As I settle onto my new seat, I have one eye on him, and one eye on Bonnie. She is playing happily, so I concentrate most of my attention on the man. Is he trying to watch Bonnie play? He’s now revealed that he is carrying a packet of baby wipes. It’s very odd. I cautiously start to move towards my daughter, just in case.
But then he stands up and faces the bench. Using the wet wipes he cleans the bird poo and any other dirt off the slats. Scrubbing hard in places, polishing others. It is meticulous work. By the time he has finished, it is gleaming like the day it was painted. Satisfied, he sits on it and looks out at the park. I can see a million thoughts passing behind his eyes. I wonder what they are. Eventually, he stands up slowly and walks away; somehow, a little less upset than he was before. What an extraordinary show to witness.

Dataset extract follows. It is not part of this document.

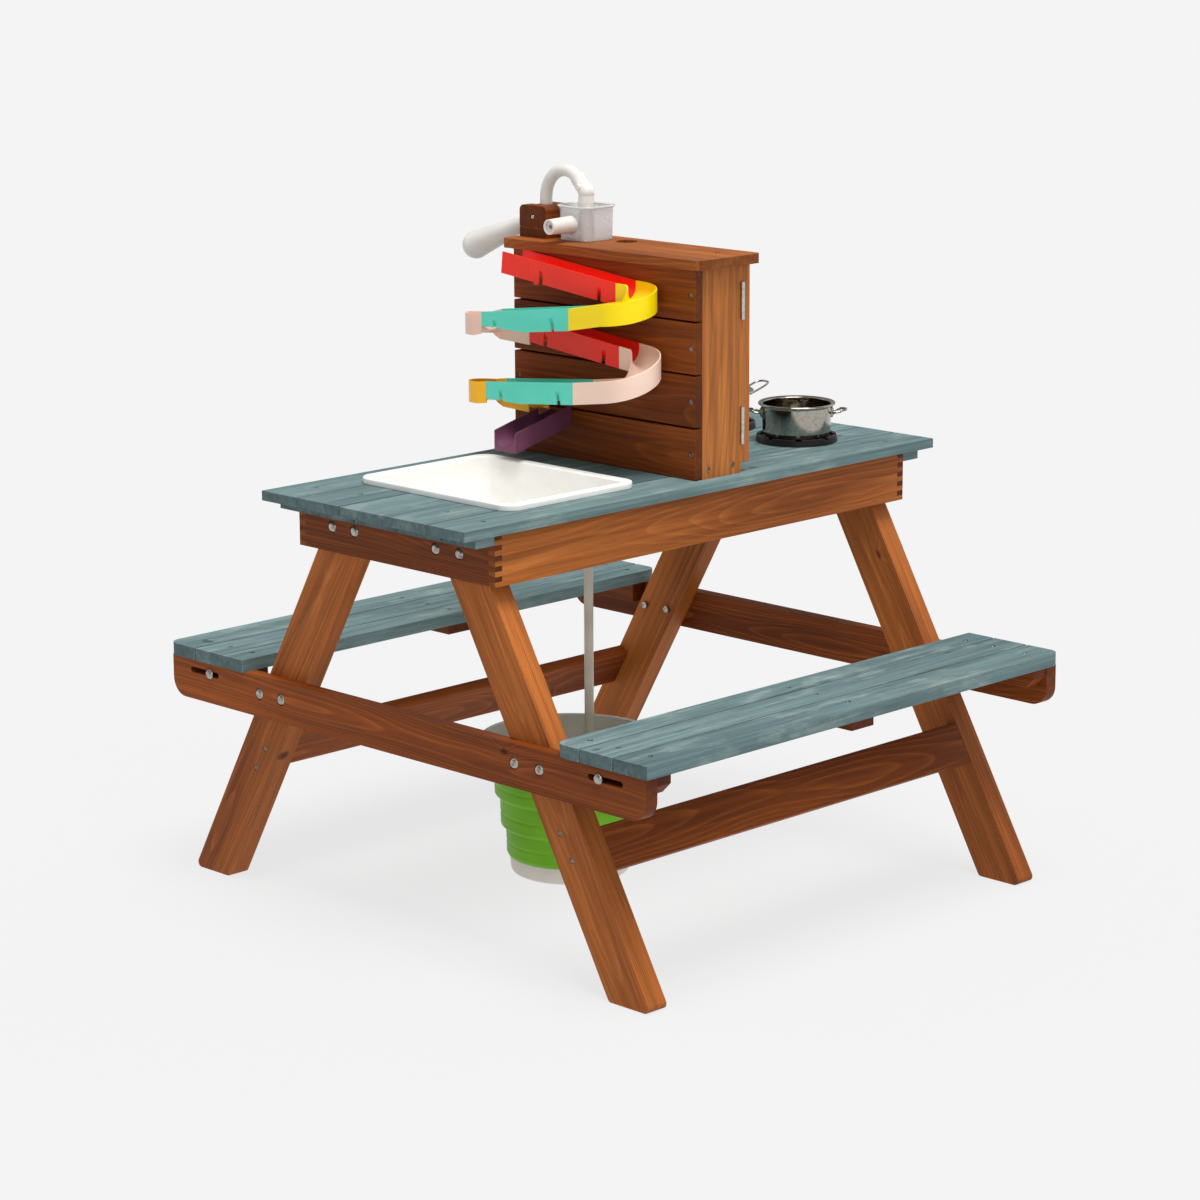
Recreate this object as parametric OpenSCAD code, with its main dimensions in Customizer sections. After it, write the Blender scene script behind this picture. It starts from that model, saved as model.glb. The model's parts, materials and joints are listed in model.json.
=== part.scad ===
// Child's sand and water table: a picnic-style bench table with a water tower.
// X runs along the table planks, Y runs across the two benches and Z is up.
// The origin is on the floor at the middle of the whole object.
// The tower's track side faces -X, and the front bench is on the -Y side.

/* [Table top] */
// Length of the top planks along X
top_l = 896; // [820:2:1100]
// Width of the top across all five planks
top_w = 390; // [372:2:440]
// Height of the top surface above the floor
top_h = 580; // [540:2:640]
// Thickness of a top plank
plank_t = 13; // [11:0.5:16]
// Gap between neighbouring top planks
plank_gap = 1; // [0.5:0.1:3]
// Width of each of the two outer top planks
outer_plank_w = 70; // [55:1:80]
// Thickness of the packer under each plank end
packer_t = 13; // [10:0.5:16]
// How far a plank end reaches past its packer
plank_lip = 25; // [15:1:40]

/* [Apron] */
// How far the plank ends overhang the apron
apron_overhang = 57; // [40:1:80]
// How far the long plank edges overhang the apron
apron_edge = 7; // [4:1:15]
// Height of the apron boards
apron_h = 67; // [55:1:90]
// Thickness of the apron boards
apron_t = 12; // [10:0.5:16]
// Number of fingers in each corner joint, both boards together
finger_n = 10; // [6:2:14]

/* [Legs and rails] */
// Width of the leg boards
leg_w = 64; // [50:1:80]
// Thickness of the leg boards
leg_t = 32; // [24:1:40]
// Distance from the middle of the table to a leg's outer edge under the top
leg_top_y = 125.2; // [115:0.2:150]
// Distance from the middle of the table to a leg's outer edge at the floor
foot_y = 446; // [430:1:470]
// Radius that rounds the corners of the feet
foot_r = 7; // [3:1:12]
// Width of the two lower rails
rail_w = 58; // [45:1:70]
// Thickness of the two lower rails
rail_t = 19; // [15:1:25]
// Height of the lower edge of the rails
rail_z = 161; // [130:1:190]

/* [Seat beams and benches] */
// Height of the seat surface
seat_h = 325; // [300:1:360]
// Thickness of a seat plank
seat_t = 17; // [14:1:22]
// Height of the two cross beams
beam_h = 57; // [45:1:70]
// Thickness of the two cross beams
beam_t = 20; // [16:1:26]
// Half the length of a cross beam
beam_reach = 457; // [440:1:480]
// Radius of the lower corners of the cross beams
beam_r = 25; // [10:1:30]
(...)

I head straight over to the bench. A silver plaque is attached to the middle of it that I hadn’t noticed before.
Verity, loving daughter and sister. Gone too soon, forever missed and loved. Your spirit will always live in these gardens. 1989–1996
I sit on the bench and look over at Bonnie. Could the man be Verity’s father? I try to imagine losing Bonnie. Wondering how I would feel if all I had left were my memories and a bench.
I need to work harder at those memories.